Come spiegare una sanzione così leggera si sono domandati in molti anche fra i non addetti ai lavori?
Ah, saperlo… A pensar bene (vogliamo vedere rosa) la Consob ha giudicato che le Poste italiane hanno cambiato totalmente registro (nell’ultimo anno è cambiato amministratore delegato e ora è diventato Francesco Caio al posto di Massimo Sarmi) fornendo garanzia che quello che è accaduto nel passato non succederà più (come cantava una vecchia hit di Claudia Mori), cambiando drasticamente le regole di classificazione della clientela e l’approccio commerciale.
In un comunicato seguito alla notizia della sanzione le Poste Italiane hanno replicato che «la vicenda riguarda la precedente gestione» e che l’entità delle sanzioni indica «la marginalità delle inadempienze riscontrate», avendo adottato «da tempo, su indicazioni di Consob condivise, i necessari correttivi».
Qualche riserva è stata avanzata da diverse associazione dei consumatori come per esempio il Movimento Difesa del Cittadino, che ha contestato le rassicurazioni dell’amministratore delegato di Poste Italiane, Francesco Caio, secondo cui i processi di vendita sono stati modificati d’intesa con la Consob. La Commissione ha infatti rifiutato l’accesso agli atti richiesto ufficialmente proprio da questa associazione al riguardo, per chiarire in che modo i…
… risparmiatori postali dovrebbero sentirsi nuovamente “sicuri”.
E in questa vicenda l’ufficio stampa di Poste Italiane ha naturalmente cercato di buttare acqua sul fuoco, ricordando che «Poste ha sempre considerato la cura degli interessi del cliente e il suo soddisfacimento, quali elementi fondanti del suo operato, costruendo negli anni un rapporto di fiducia con i cittadini che continuano a trovare in Poste, sulla base dei concreti risultati, un riferimento sicuro e trasparente per i loro risparmi».

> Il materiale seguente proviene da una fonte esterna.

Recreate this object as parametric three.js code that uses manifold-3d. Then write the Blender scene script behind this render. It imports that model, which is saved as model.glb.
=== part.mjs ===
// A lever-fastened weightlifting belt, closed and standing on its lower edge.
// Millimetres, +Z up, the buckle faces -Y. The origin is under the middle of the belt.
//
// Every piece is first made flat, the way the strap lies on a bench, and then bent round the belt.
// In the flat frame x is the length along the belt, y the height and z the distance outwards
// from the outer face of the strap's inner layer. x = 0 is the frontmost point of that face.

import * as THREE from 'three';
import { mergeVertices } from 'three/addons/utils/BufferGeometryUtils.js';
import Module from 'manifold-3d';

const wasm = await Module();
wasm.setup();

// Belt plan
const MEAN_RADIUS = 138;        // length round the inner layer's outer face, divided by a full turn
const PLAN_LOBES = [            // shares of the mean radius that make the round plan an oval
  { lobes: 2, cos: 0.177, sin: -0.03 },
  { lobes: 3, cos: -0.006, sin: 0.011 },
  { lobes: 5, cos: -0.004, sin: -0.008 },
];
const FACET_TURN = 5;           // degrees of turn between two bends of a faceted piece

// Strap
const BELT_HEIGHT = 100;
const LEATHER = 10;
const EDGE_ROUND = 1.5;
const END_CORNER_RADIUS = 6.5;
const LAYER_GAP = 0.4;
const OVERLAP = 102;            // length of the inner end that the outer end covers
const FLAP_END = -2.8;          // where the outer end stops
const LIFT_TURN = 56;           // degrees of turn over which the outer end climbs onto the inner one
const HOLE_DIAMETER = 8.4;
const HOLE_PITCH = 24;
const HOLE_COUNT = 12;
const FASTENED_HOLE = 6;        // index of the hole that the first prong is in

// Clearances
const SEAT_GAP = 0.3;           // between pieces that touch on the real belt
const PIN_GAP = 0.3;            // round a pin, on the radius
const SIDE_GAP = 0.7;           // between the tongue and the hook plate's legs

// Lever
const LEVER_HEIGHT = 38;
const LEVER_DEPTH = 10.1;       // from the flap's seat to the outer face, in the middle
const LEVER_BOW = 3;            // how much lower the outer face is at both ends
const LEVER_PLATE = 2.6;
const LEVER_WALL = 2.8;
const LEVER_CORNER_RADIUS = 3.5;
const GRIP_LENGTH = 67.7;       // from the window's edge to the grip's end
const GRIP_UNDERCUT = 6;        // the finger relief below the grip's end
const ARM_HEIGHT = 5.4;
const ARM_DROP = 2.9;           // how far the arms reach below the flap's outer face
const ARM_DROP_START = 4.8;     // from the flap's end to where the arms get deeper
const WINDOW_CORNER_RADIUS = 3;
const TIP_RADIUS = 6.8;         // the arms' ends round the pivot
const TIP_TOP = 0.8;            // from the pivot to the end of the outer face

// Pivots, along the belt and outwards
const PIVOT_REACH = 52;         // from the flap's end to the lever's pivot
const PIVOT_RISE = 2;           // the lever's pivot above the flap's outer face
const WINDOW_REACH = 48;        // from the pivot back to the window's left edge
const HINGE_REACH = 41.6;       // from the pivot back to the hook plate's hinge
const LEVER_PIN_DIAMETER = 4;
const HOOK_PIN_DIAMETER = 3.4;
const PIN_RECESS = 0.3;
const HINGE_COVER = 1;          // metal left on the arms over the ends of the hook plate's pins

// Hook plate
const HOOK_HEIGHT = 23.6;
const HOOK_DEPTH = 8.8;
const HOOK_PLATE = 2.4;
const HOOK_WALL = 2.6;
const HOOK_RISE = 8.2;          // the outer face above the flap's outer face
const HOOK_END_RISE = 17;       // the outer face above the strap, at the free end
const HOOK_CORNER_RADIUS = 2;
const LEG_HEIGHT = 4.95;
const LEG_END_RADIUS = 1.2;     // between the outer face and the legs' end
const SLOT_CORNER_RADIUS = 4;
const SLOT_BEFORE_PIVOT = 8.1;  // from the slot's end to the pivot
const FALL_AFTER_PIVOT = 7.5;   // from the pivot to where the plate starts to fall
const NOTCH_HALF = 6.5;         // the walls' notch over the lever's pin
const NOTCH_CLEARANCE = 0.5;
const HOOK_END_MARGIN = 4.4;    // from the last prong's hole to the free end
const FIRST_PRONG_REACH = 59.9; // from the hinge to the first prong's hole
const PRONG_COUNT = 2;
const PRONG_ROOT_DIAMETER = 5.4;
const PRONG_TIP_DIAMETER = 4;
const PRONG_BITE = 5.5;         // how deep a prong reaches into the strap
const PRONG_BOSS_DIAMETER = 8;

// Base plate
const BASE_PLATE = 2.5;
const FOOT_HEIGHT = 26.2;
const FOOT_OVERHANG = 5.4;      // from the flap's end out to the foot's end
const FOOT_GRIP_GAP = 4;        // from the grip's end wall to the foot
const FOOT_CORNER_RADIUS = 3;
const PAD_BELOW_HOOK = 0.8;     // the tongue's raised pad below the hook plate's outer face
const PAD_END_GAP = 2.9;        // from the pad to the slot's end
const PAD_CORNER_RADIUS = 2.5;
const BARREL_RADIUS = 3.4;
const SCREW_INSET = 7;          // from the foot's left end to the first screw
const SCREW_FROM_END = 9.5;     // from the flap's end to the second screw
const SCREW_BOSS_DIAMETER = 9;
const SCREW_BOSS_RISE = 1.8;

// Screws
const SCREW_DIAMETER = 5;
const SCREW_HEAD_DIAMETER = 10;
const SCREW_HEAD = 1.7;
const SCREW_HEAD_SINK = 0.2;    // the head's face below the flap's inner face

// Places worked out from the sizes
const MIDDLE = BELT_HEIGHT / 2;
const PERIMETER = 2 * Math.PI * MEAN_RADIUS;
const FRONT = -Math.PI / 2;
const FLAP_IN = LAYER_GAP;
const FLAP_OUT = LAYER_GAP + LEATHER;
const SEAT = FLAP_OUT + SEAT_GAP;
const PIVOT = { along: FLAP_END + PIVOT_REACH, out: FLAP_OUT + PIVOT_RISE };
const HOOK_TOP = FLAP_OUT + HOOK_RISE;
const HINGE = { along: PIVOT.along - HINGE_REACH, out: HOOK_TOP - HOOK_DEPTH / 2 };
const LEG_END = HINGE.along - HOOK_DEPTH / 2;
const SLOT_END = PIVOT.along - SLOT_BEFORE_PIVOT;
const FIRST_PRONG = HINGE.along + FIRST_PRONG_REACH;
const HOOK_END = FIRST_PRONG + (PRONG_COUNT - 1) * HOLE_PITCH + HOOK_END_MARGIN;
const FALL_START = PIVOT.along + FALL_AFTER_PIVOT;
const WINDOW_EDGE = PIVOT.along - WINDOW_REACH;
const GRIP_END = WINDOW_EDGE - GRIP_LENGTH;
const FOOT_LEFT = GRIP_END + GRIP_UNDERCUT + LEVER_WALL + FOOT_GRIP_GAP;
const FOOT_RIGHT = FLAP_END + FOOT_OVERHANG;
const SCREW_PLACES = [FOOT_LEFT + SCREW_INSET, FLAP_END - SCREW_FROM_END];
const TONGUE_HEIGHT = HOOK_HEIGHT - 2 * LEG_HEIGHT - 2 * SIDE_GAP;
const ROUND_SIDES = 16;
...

Che qualche pacco di prodotti venduti come innocui e rivelatisi altamente tossici sia stato rifilato in passato dalle Poste ai propri clienti lo avevamo segnalato in passato (vedi qui). E la multa della Consob ci dice che non si è trattato di un caso isolato e non sempre il rapporto fra clienti e azienda è ispirato sulla massima correttezza e trasparenza.
Ora come è noto le Poste Italiane sono in procinto di quotarsi in Borsa, collocando azioni fino al 40% del capitale. E siamo curiosi a questo punto di vedere come verrà presentata ai futuri azionisti questa società. Se come una macchina per far soldi che detiene i risparmi di milioni di italiani e su cui in futuro come in passato potrà generare commissioni e profitti sempre più cicciosi grazie al collocamento di prodotti (e al cosiddetto “mispricing” unito alla capacità di collocare alla propria clientela grazie alla rete capillare di tutto e di più) per la gioia dei suoi azionisti.

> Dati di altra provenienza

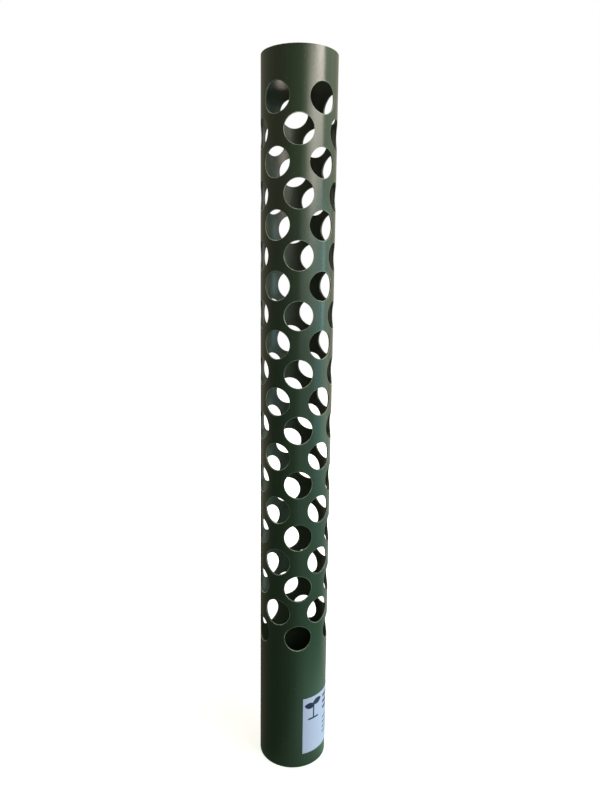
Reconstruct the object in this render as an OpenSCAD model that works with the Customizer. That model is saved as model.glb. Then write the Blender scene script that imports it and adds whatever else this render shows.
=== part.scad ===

E da quel che sappiamo, il nuovo amministratore delegato Francesco Caio, presentando qualche mese fa il piano strategico 2020 ha spiegato che fra gli obiettivi vi è proprio quello di aumentare i ricavi e gli utili dal settore della vendita di strumenti finanziari ai propri clienti.

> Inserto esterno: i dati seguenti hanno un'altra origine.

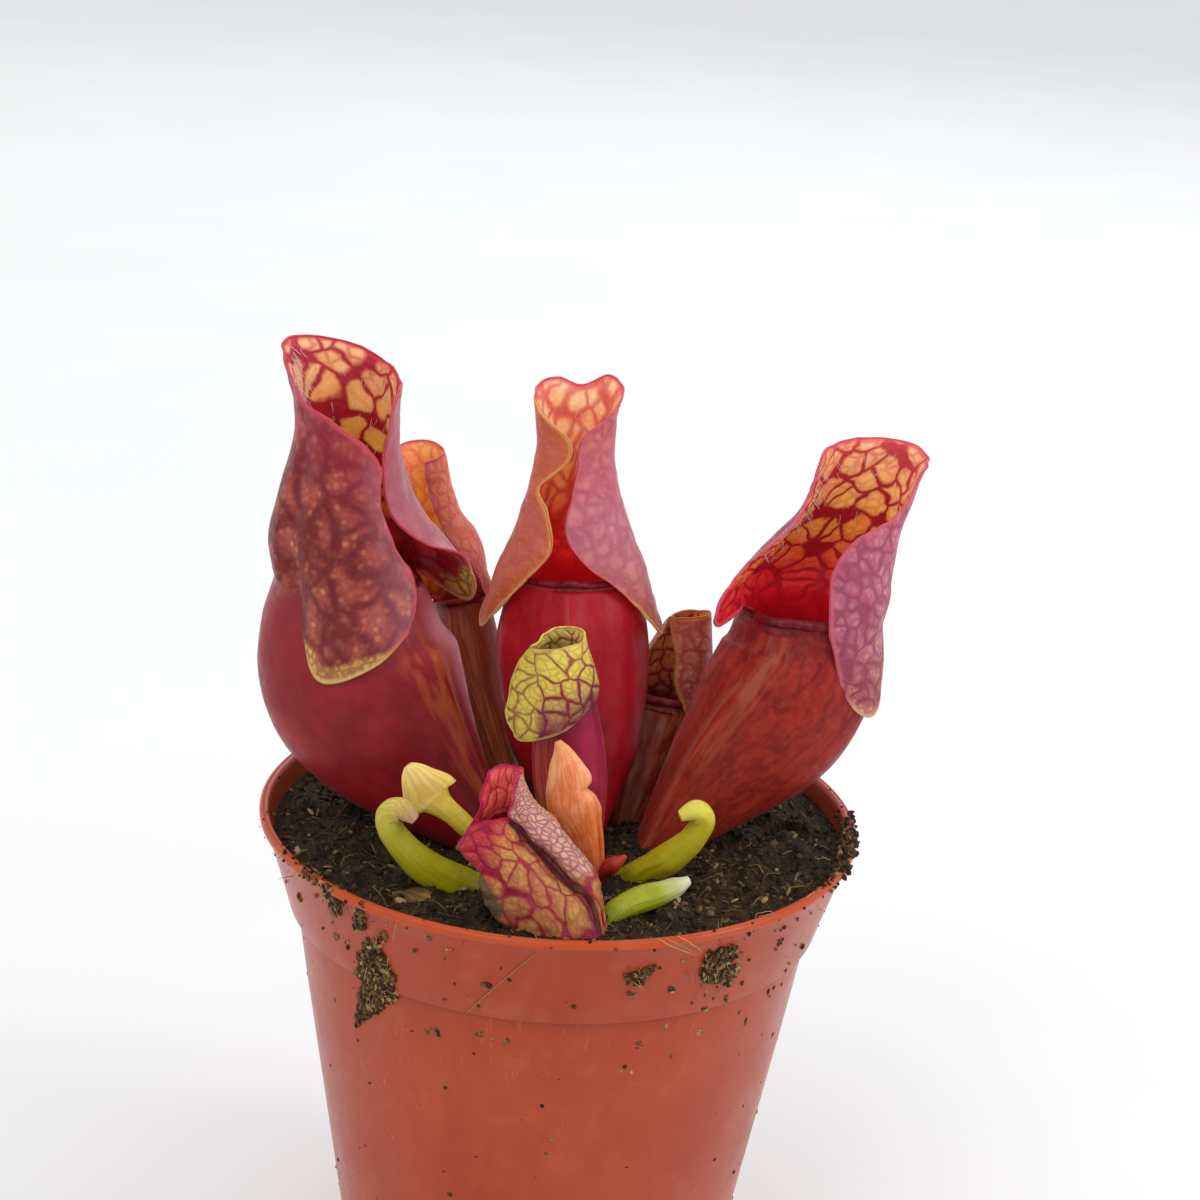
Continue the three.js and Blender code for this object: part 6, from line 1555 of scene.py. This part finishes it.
caked_skin = toned_skin("caked_peat_skin", "0 2a1a0e 0.45 50361c 0.8 7c5c34 1 b89c68")
# flakes, their least and greatest size, how far they stand out, and the outline
CAKED = {
    "peat_smear": (620, 0.18, 0.5, 0.15, """
        -120.4 76.4, -123.1 73.6, -126.3 73.1, -129.2 69.2, -131.1 66, -132.5 62.4, -134.6 58.7,
        -136.2 54.8, -122 63.3, -121.2 67.5, -121.7 70.2, -123.2 71.9"""),
    "peat_drip_left": (150, 0.16, 0.42, 0.15, """
        -142 80, -135.8 79.2, -134.6 77, -134.6 74.9, -132.7 75.2, -131.3 78.1, -132.4 80"""),
    "peat_drip_small": (90, 0.14, 0.38, 0.15, """
        -125.4 79.9, -127.6 77.5, -128.9 74.5, -125.7 75, -125.7 77, -125 79.7"""),
    "peat_clump_front": (90, 0.16, 0.42, 0.3, """
        -75.1 74.7, -75 73.6, -73 72.2, -71.3 73, -70.1 75.4, -72.4 74.5"""),
    "peat_clump_right": (260, 0.16, 0.44, 0.3, """
        -59 77.1, -60.7 74.9, -59.9 72.6, -55.5 69.6, -52.7 69.3, -50.3 71, -49.8 72, -53.5 73.5,
        -52.6 76.6, -55.6 76.1"""),
}
for name, (count, low, high, lift, outline) in CAKED.items():
    caked(name, points(outline), count, low, high, caked_skin, lift)
SPECKS = points("""
    -148 73.2, -135.8 70.4, -132.7 70.5, -115 59.5, -112.8 59.9, -102.9 61.5, -100.3 61, -97.1 60.9,
    -115 74.4, -65.5 70.3, -64.1 76.1, -41.5 76.3, -40 73.3, -51 66.4, -33.3 62.2, -50.9 78,
    -73.2 70.5, -40.3 59.1, -54.5 60.9, -55.7 65.1, -161.9 61.3, -68.9 60.5, -61.1 57.5, -31.2 54.4,
    -22.7 51.6, -107.5 76.1, -101.1 71, -109.4 66.8""")
a, z = np.array(SPECKS).T
spots = rng.integers(0, len(a), 160)
a = np.concatenate([a[spots] + rng.normal(size=160) * 0.4, rng.uniform(-180, 180, 420)])
z = np.concatenate([z[spots] + rng.normal(size=160) * 0.3, 79 - 70 * rng.uniform(0, 1, 420) ** 1.5])
t = np.radians(a)
r = wall_radius(z) + 0.05
crumbs("peat_specks", polar(r, t, z), 0.12 + 0.3 * rng.uniform(0, 1, len(a)) ** 1.6, caked_skin,
       normals=np.stack([np.cos(t), np.sin(t), 0 * t], -1), flatness=0.5, long=1.3)
# short fibres in the caked peat
a = np.concatenate([rng.normal(-128, 3.2, 60), rng.normal(-133.5, 1.6, 22), rng.normal(-55, 2.6, 46),
                    rng.normal(-73, 1.2, 14)])
z = np.concatenate([66 + (a[:60] + 128) * 1.5 + rng.normal(size=60) * 1.6, rng.uniform(75.5, 79, 22),
                    rng.normal(73, 1.7, 46), rng.normal(73.6, 0.8, 14)])
t = np.radians(a)
r = wall_radius(z) + 0.25
ways = np.stack([-np.sin(t) * rng.normal(size=len(a)) * 0.5, np.cos(t) * rng.normal(size=len(a)) * 0.5,
                 rng.choice([-1.0, 1.0], len(a))], -1)
strands("peat_smear_fibres", polar(r, t, z), ways, rng.uniform(0.8, 2.6, len(a)), 0.07,
        toned_skin("smear_fibre_skin", "0 5c4020 1 c0a06a", 0.8), curl=0.5)
# crumbs lying over the rim, thick on the right, a few on the left
a = np.concatenate([rng.normal(-8, 7, 190), rng.normal(-24, 5, 60), rng.normal(-141, 6, 60),
                    rng.uniform(-180, 180, 60)])
r = rng.uniform(42.6, 45.3, len(a))
size = rng.uniform(0.15, 0.62, len(a)) * np.where(np.abs(a + 8) < 16, 1.0, 0.6)
t = np.radians(a)
above = size * 0.3 * rng.uniform(-0.5, 1.2, len(a))
z = np.where(r > 43.6, 80.0, 79.4) + above - np.where(r > RIM, 0.9, 0)
crumbs("rim_crumbs", polar(r, t, z), size, peat_tones, flatness=0.7)
# a few loose root hairs over the rim and on the collar
hair_skin = toned_skin("root_hair_skin", "0 a88a5c 1 d8c096", 0.6)
on_rim = [(16.0, -41.6, 80.1), (17.6, -40.9, 80.2), (15.0, -41.9, 80.1), (36.0, -26.0, 80.1),
          (29.0, -33.0, 80.1), (-20.5, -39.2, 79.8)]
runs = [(1.0, -0.35, -0.25), (1.0, -0.2, -0.2), (1.0, -0.4, -0.3), (0.5, 0.8, 0.0), (0.9, 0.5, 0.0),
        (-0.2, -0.3, -0.8)]
strands("root_hairs", on_rim, runs, [5.0, 4.2, 5.6, 6.5, 6.0, 4.0], 0.06, hair_skin, curl=0.35,
        steps=12)
a = np.radians(np.linspace(-92, -106, 22))
z = np.linspace(77.6, 64.5, 22)
r = wall_radius(z) + 0.12
sweep("root_thread", polar(r, a, z), np.full(22, 0.055), hair_skin, 5)


# ---------------------------------------------------------------- hairs in the hoods
def hair_shade():
    """Pale, slightly see-through hairs."""
    s = Shader("hood_hair_skin", Specular_IOR_Level=0.3, Subsurface_Weight=0.2, Subsurface_Scale=0.0005)
    colour = s.mix(s.step(s.noise(s.place(), 1.5), 0.35, 0.65), rgb("e4ccd4"), rgb("c8a4b4"))
    return s.finish(colour, s.step(s.noise(s.place(), 0.5), 0.3, 0.7, 0.4, 0.55),
                    s.bump(s.noise(s.place(), 0.1), 0.00002))


hood_hair_skin = hair_shade()
for name, (roots, ways) in HAIRS.items():
    strands(name + "_hairs", roots, ways, rng.uniform(0.8, 1.8, len(roots)), 0.045, hood_hair_skin,
            curl=0.45, steps=6)


# ---------------------------------------------------------------- floor and finish
s = Shader("floor_skin", Specular_IOR_Level=0.3)
p = s.place()
s.finish(s.mix(s.step(s.noise(p, 90, 1.0), 0.3, 0.7), rgb("eaeaea"), rgb("ececed")),
         s.step(s.noise(p, 120, 1.0), 0.3, 0.7, 0.6, 0.66))
floor_mesh.materials.append(s.material)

Oppure se le Poste Italiane verranno presentate ai futuri azionisti come un ente quasi benefico che pone la trasparenza e la correttezza sopra tutto, si occupa e preoccupa dell’educazione finanziaria dei propri clienti e vende solo prodotti finanziari di cui si accerta se il sottoscrittore abbia capito bene il funzionamento, i costi palesi e occulti.